Lochte won't have similar fun in London. By finishing third in the 100 fly Sunday night, he failed to qualify for the U.S. team in the event.

4. Phelps is growing up

Those close to Phelps might not agree, but several people within USA Swimming noted this week that the biggest star in their sport appears to be maturing. Maybe it's because of the sentimental pull, knowing his next meet will likely be his last. Or maybe he's gaining perspective on his career -- and life -- as he reaches his late 20s. Whatever the reason, the behind-the-scenes word is Phelps took on much more of a leadership role this week, cheering on and encouraging other swimmers and being more approachable and available. It will be interesting to see if Phelps' peers elect him one of the team's captains for the first time.

5. The best is yet to come

When asked what he has learned this week about the two biggest stars in his sport, NBC swimming analyst Rowdy Gaines laughed. "I don't think we've learned anything," he said. "Everyone else comes out here and treats this like their Super Bowl. For these two guys, it was like a regular-season game."
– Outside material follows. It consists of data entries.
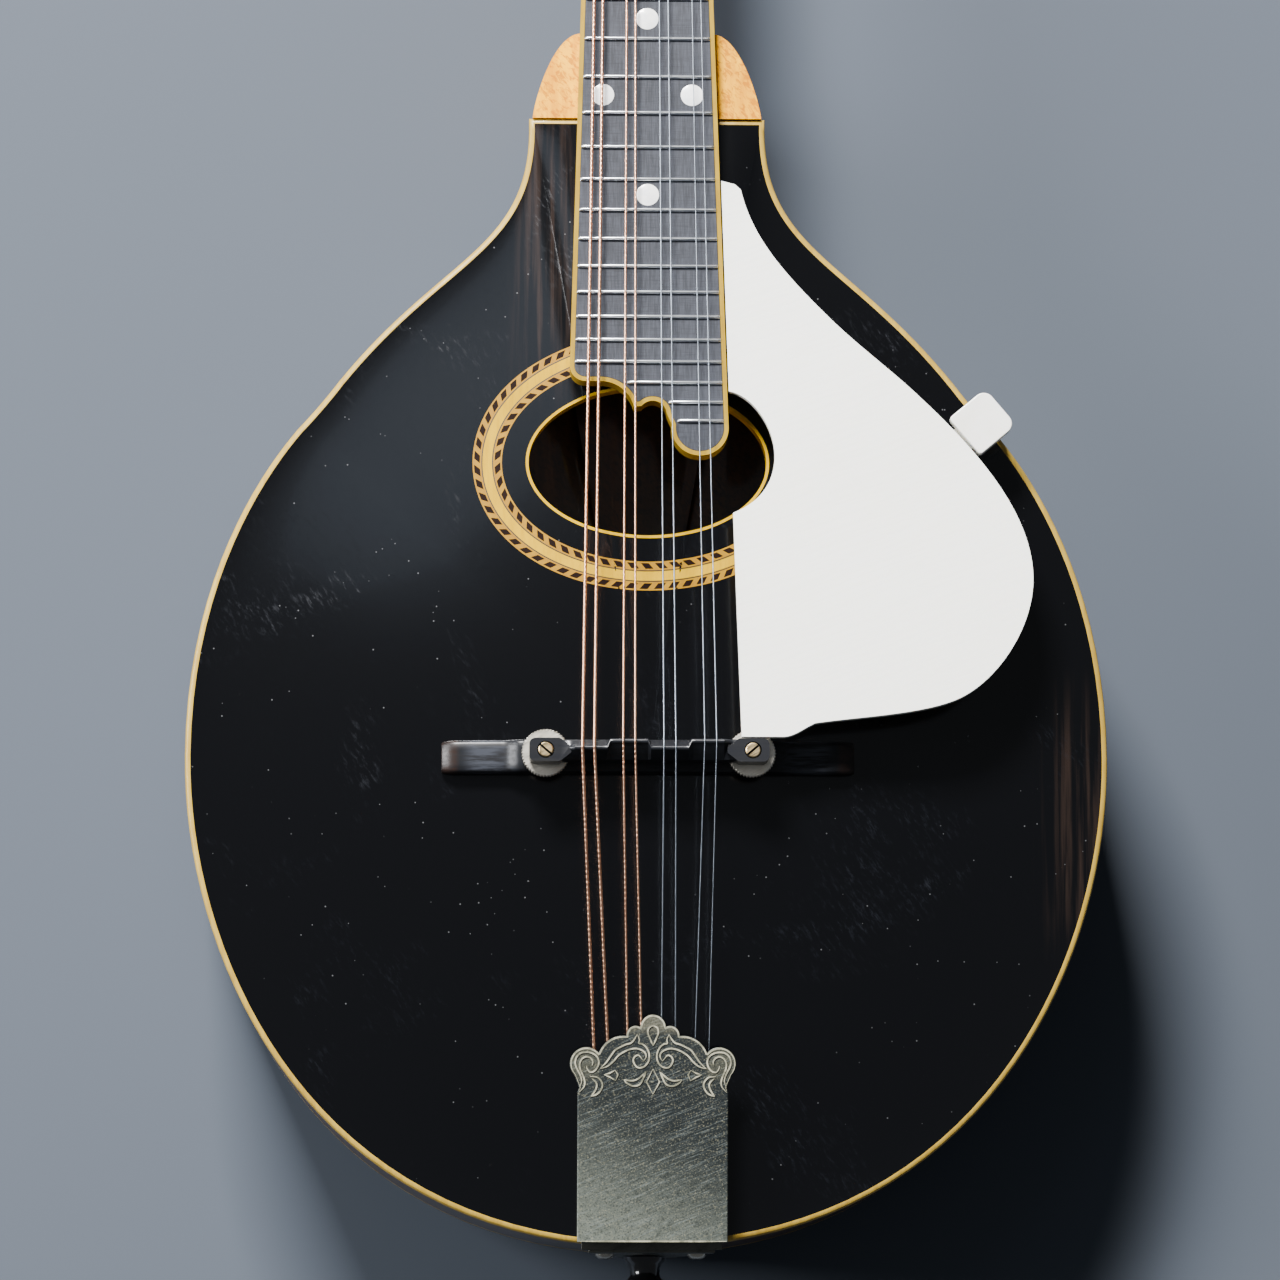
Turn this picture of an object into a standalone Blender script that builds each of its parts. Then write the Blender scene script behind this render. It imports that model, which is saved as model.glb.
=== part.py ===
"""A-style mandolin: carved top and back, oval soundhole, worm tuners, adjustable bridge.

Metres. +X is the treble side, +Y runs from the bridge to the headstock, +Z is out of the top.
Sizes are laid out about the bridge: Y = 0 at the saddle, Z = 0 at the rim's upper edge.
An empty moves that layout so that the origin is under the middle of the whole instrument.
"""
import math

import bmesh
import bpy
import numpy as np
from mathutils import Matrix, Vector

# Clearances
SEAT_GAP = 0.0003            # between two pieces that touch
RUNNING_GAP = 0.0003         # round a shaft or a post in its hole

# Strings and fingerboard
SCALE_LENGTH = 0.3524        # nut to the theoretical saddle
COMPENSATION = 0.0025        # extra length at the saddle
NECK_PITCH = math.radians(5.0)
BOARD_LEVEL = 0.01052        # board surface at the neck joint, above the rim's upper edge
BOARD_THICKNESS = 0.005
NUT_WIDTH = 0.0286
BOARD_FLARE = 0.0575         # extra width per length
BOARD_BINDING = 0.0010
FRET_COUNT = 24
FRET_CROWN = 0.0021
FRET_HEIGHT = 0.0010
FRET_BED = 0.0002            # crown pressed into the board
SHORT_FRETS = {22: -0.0057, 23: 0.0056, 24: 0.0080}   # bass end of the frets on the scrolled end
DOT_DIAMETER = 0.0063
DOT_DEPTH = 0.0012
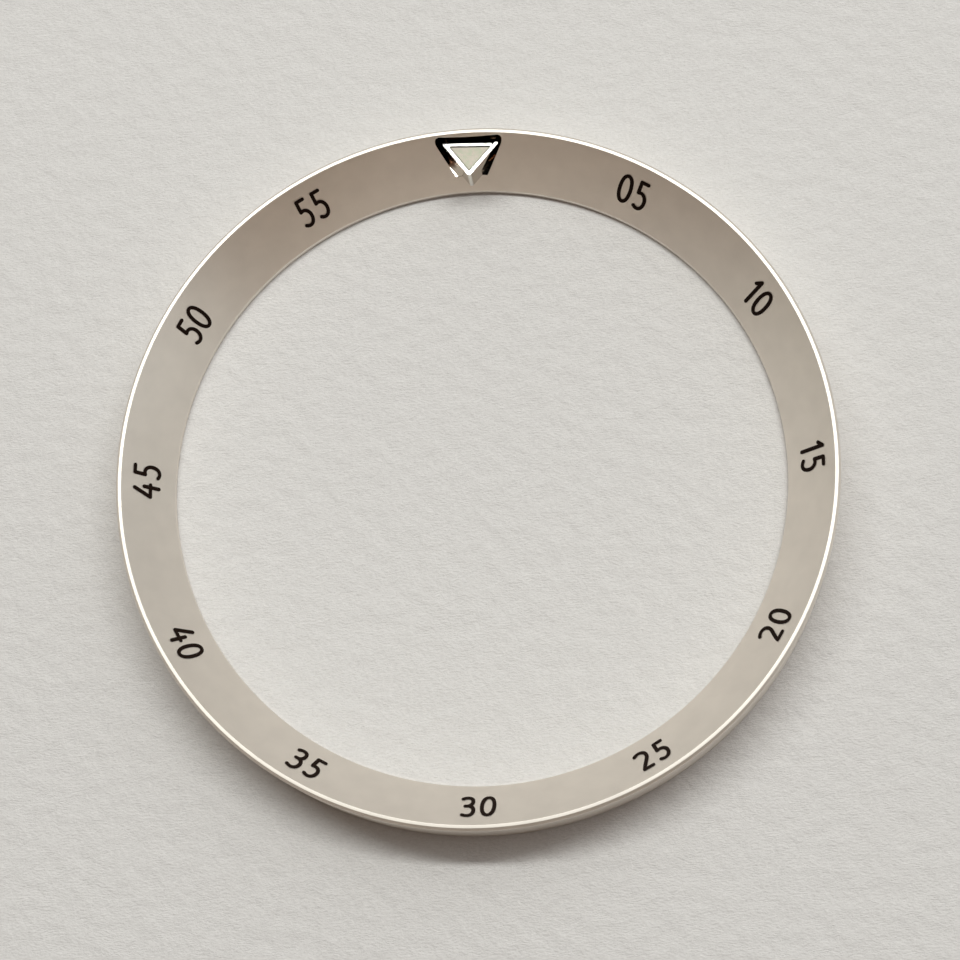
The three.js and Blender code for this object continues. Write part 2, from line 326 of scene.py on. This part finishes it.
def triangle_prism(back, half_width, point_length, radii, bottom, top, segments):
    """An upright prism on a triangle that points towards the ring's axis, its corners rounded."""
    corners = [(half_width, back), (-half_width, back), (0, back - point_length)]
    half_angle = math.atan2(half_width, point_length)
    corner_halves = [(math.pi / 2 - half_angle) / 2] * 2 + [half_angle]
    bm = bmesh.new()
    verts = [bm.verts.new((x, y, bottom)) for x, y in corners]
    bm.faces.new(verts)
    for vert, radius, half in zip(verts, radii, corner_halves):
        bmesh.ops.bevel(
            bm, geom=[vert], offset=radius / math.tan(half), segments=segments, profile=0.5,
            affect="VERTICES", material=-1,
        )
    walls = bmesh.ops.extrude_face_region(bm, geom=bm.faces[:])
    risen = [item for item in walls["geom"] if isinstance(item, bmesh.types.BMVert)]
    bmesh.ops.translate(bm, vec=(0, 0, top - bottom), verts=risen)
    bmesh.ops.recalc_face_normals(bm, faces=bm.faces[:])
    return bm


# Where things stand, in millimetres

def layout():
    """The heights and outlines that the ring and its marker share."""
    scene = bpy.context.scene
    ring = millimetres(scene.chapter_ring_sizes)
    marker = millimetres(scene.chapter_ring_marker)
    rim_outer = ring.outer_radius - ring.rim_chamfer
    rim_inner = rim_outer - ring.rim_width
    pocket_back = rim_inner - ring.pocket_inset
    back = pocket_back - ring.pocket_back_gap
    floor = ring.height - ring.pocket_depth
    return SimpleNamespace(
        rim_outer=rim_outer,
        rim_inner=rim_inner,
        bore=rim_inner - ring.slope_width,
        floor=floor,
        back=back,
        centre=back - marker.point_length / 3,
        half_angle=math.atan2(marker.width / 2, marker.point_length),
        base=floor + marker.seat_gap,
        top=ring.height - marker.drop,
    )


def grown_triangle(place, marker, side_growth, back_growth):
    """The marker's triangle moved out at its sides and its back: back, half width and length."""
    point_length = marker.point_length + back_growth + side_growth / math.sin(place.half_angle)
    return place.back + back_growth, point_length * math.tan(place.half_angle), point_length


def set_askew(bm, place, angle):
    """Turns what belongs to the marker about its own middle, as it was set."""
    bmesh.ops.rotate(
        bm, cent=(0, place.centre, 0), matrix=Matrix.Rotation(CLOCKWISE * angle, 3, "Z"), verts=bm.verts[:]
    )


def foot_pins(place, marker, radius, bottom, top):
    """Two upright pins under the marker's back half."""
    bm = bmesh.new()
    for side in (-1, 1):
        made = bmesh.ops.create_cone(
            bm, cap_ends=True, segments=PIN_SEGMENTS, radius1=radius, radius2=radius, depth=top - bottom
        )
        spot = (side * marker.foot_spacing / 2, place.centre, (top + bottom) / 2)
        bmesh.ops.translate(bm, vec=spot, verts=made["verts"])
    return bm


# Materials

class Nodes:
    """A node tree that is filled one node at a time."""

    def __init__(self, owner):
        owner.use_nodes = True
        self.tree = owner.node_tree
        self.tree.nodes.clear()

    def add(self, kind, inputs=None, **settings):
        node = self.tree.nodes.new(kind)
        for name, value in settings.items():
            setattr(node, name, value)
        for name, value in (inputs or {}).items():
            self.give(node.inputs[name], value)
        return node

    def give(self, socket, value):
        if isinstance(value, bpy.types.NodeSocket):
            self.link(value, socket)
        else:
            socket.default_value = value

    def link(self, source, target):
        self.tree.links.new(source, target)

    def math(self, operation, first, second=0.0, third=0.0):
        node = self.add("ShaderNodeMath", operation=operation)
        for socket, value in zip(node.inputs, (first, second, third)):
            self.give(socket, value)
        return node.outputs[0]

    def along(self, vector, direction):
        """How far a vector reaches along a fixed direction."""
        node = self.add("ShaderNodeVectorMath", {0: vector, 1: direction}, operation="DOT_PRODUCT")
        return node.outputs["Value"]

    def mix(self, factor, first, second):
        node = self.add("ShaderNodeMix", data_type="RGBA")
        self.give(node.inputs["Factor"], factor)
        colours = [socket for socket in node.inputs if socket.type == "RGBA"]
        for socket, value in zip(colours, (first, second)):
            self.give(socket, value if isinstance(value, bpy.types.NodeSocket) else (*value, 1))
        return next(socket for socket in node.outputs if socket.type == "RGBA")

    def span(self, value, start, end, low, high, shape="LINEAR"):
        """A number that runs from low to high as the value runs from start to end."""
        limits = {"Value": value, "From Min": start, "From Max": end, "To Min": low, "To Max": high}
        return self.add("ShaderNodeMapRange", limits, interpolation_type=shape).outputs[0]


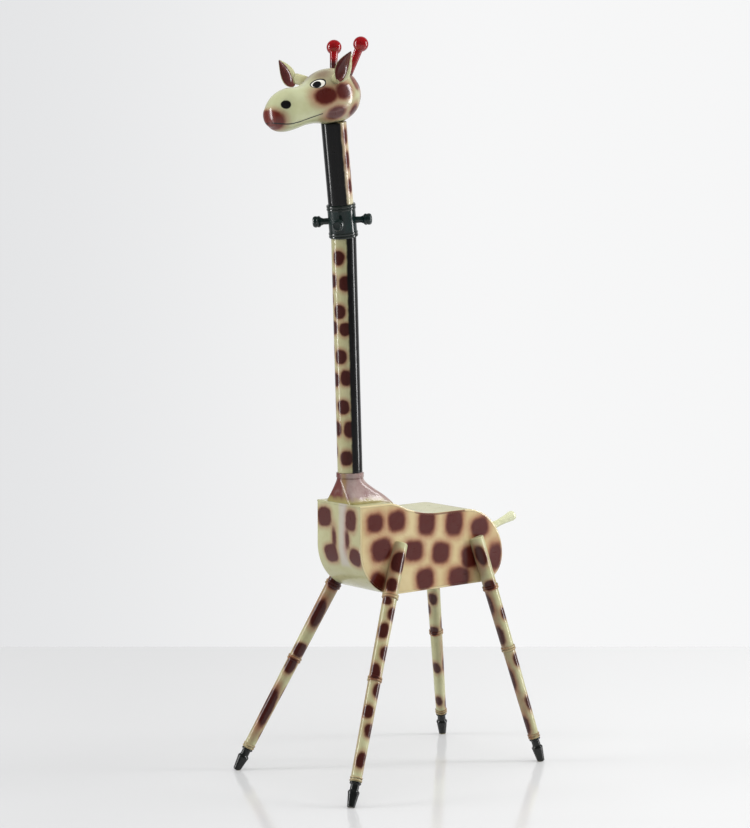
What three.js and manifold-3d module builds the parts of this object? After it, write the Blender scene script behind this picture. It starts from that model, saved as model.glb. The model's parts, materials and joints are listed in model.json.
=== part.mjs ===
// A painted wooden giraffe, free standing: a box body with a saddle seat, four splayed turned
// legs with hooves, and a two-piece neck whose upper pole turns in a pegged collar.
// Millimetres and degrees. +Z is up, the giraffe faces -Y and its left side is +X.

import * as THREE from 'three';
import { mergeVertices } from 'three/addons/utils/BufferGeometryUtils.js';
import Module from 'manifold-3d';

const wasm = await Module();
wasm.setup();

// ---------------------------------------------------------------- driving dimensions

const GAP = 0.3; // clearance left between two pieces that touch or turn in each other

// The body's side outline. Heights are above the floor, front and rear are along Y.
const BODY = {
  width: 134,
  front: -92.5,
  rear: 278,
  bottom: 365.5,
  chestTop: 546.5,
  seatTop: 517,
  chestRadius: 95, // the roll from the chest to the belly
  seatRadius: 237, // the hollow where the seat starts to rise
  shoulderRadius: 79, // the round top of that rise
  shoulderStart: -24.5, // where the top starts to fall towards the seat
  rumpShare: 0.66, // the rump's upper arc takes this share of the body's height, its lower arc the rest
  skin: 4, // bent plywood round the edge
  panel: 12, // side panels
  chestSeam: -30, // where the chest sheet ends under the belly
  rumpSeam: 170, // where the seat and belly sheets meet the rump sheet
};

// A leg is a turned pole. Its top is set on the panel's outer face, so a flat is cut on it.
const LEG = {
  topRadius: 15.5,
  footRadius: 10.8, // just above the lowest ring
  ringLip: 1.9, // how far a ring stands out
  beadLength: 5.2, // each ring is two beads
  endChamfer: 1.6,
  soleHeight: 0.6, // the middle of the hoof's sole above the floor
};
// Each leg's axis starts above its sole and ends on the panel: out is how far it spreads
// sideways, stride how far along Y, and proud how far the axis stands out from the panel's face.
const FRONT_LEG = {
  topY: 9.5,
  topAboveBelly: 99,
  proud: -2,
  out: 117.2,
  stride: -218,
  rings: [54, 250, 417], // heights up the pole
  end: 0, // how far the pole runs past that point
};
const REAR_LEG = {
  topY: 203.3,
  topAboveBelly: 88.7,
  proud: 4.9,
  out: 80.2,
  stride: 106,
  rings: [55, 242, 372],
  end: 5,
};

// A hoof is turned separately and has a spigot that fits the leg.
const HOOF = {
  soleRadius: 7.4,
  shoulderRadius: 11.4,
  shoulderHeight: 29,
  shoulderLength: 4,
  neckRadius: 8.4,
  neckRise: 4.4, // from the shoulder up to the neck
  lipRadius: 10, // the lip that meets the leg
  lipLength: 1.4,
  chamfer: 0.8,
  spigot: 5,
  spigotLength: 16,
};

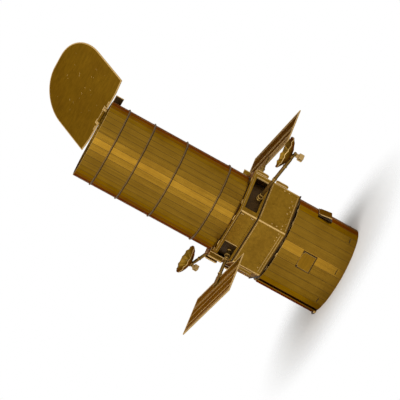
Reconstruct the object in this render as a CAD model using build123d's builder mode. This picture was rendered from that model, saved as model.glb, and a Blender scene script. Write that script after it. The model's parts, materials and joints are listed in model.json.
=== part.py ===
from build123d import *
import math
import os

# Desk model of a space-telescope satellite, folded from thin brass sheet.
# Millimetres, +Z up along the telescope, origin at the centre of the aft end
# it stands on.  -Y is the front antenna, +Y the back one, -X and +X carry the
# solar arrays.  The mouth is at the top, with its door swung open.

# ---- driving dimensions -----------------------------------------------------
sheet = 0.4                # thickness of every folded sheet
seat_gap = 0.05            # what is left between a piece and the sheet it sits on
running_gap = 0.05         # radial clearance of each turning pin

tube_radius = 14.15        # forward tube, over its bend lines
tube_bends = 40
tube_length = 59.7
band_proud = 0.35
band_width = 0.6
band_drops = (45.4, 28.95, 16.45, 6.65)    # middle of each band, below the rim

bay_gap = 0.65             # between the tube and the middle of a bay side
bay_height = 10.3          # main bay
groove = 0.6               # between main bay and strip
strip_height = 6.3
recess = 0.7               # how far the plate in the groove stands back
flange_proud = 0.3

tab_height = 4.7           # joining tabs that stand out at the bay's corners
tab_reach = 1.5
bay_tabs = ((30, 0, 7.2), (-90, -60, 5.0), (-150, 180, 7.2), (90, 120, 5.0))
strip_tabs = ((30, 0, 3.9), (-150, 180, 3.9))    # corner, side, middle above its foot

window_width = 13.6        # openings in the strip for the antenna booms
window_sill = 0.7          # strip left below and above each opening
window_head = 1.0
notch_width = 9.2          # openings at two corners for the array masts
notch_depth = 2.7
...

Gaines said it makes sense because that was the level of effort Phelps and Lochte needed to make the team. In fact, Bowman said this week his swimmer was about "80 percent" where he thought he would be in London. And Lochte noted Sunday he was not fully rested for this meet but would be fully tapered for the Games. He also referred to the trials as a training meet, suggesting there is more to come.

The two swimmers will spend the next three weeks fine-tuning everything from their turns to the way they position their hands in the water, and they will do it while training together. It should all lead to one of the biggest shows in this summer's Games.

"I think they are both capable of so much more and there's no reason to think they're going to let us down," Gaines said. "Every race coming down to a hundredth of a second with those two guys going 1-2. There's never been anything like it in the sport."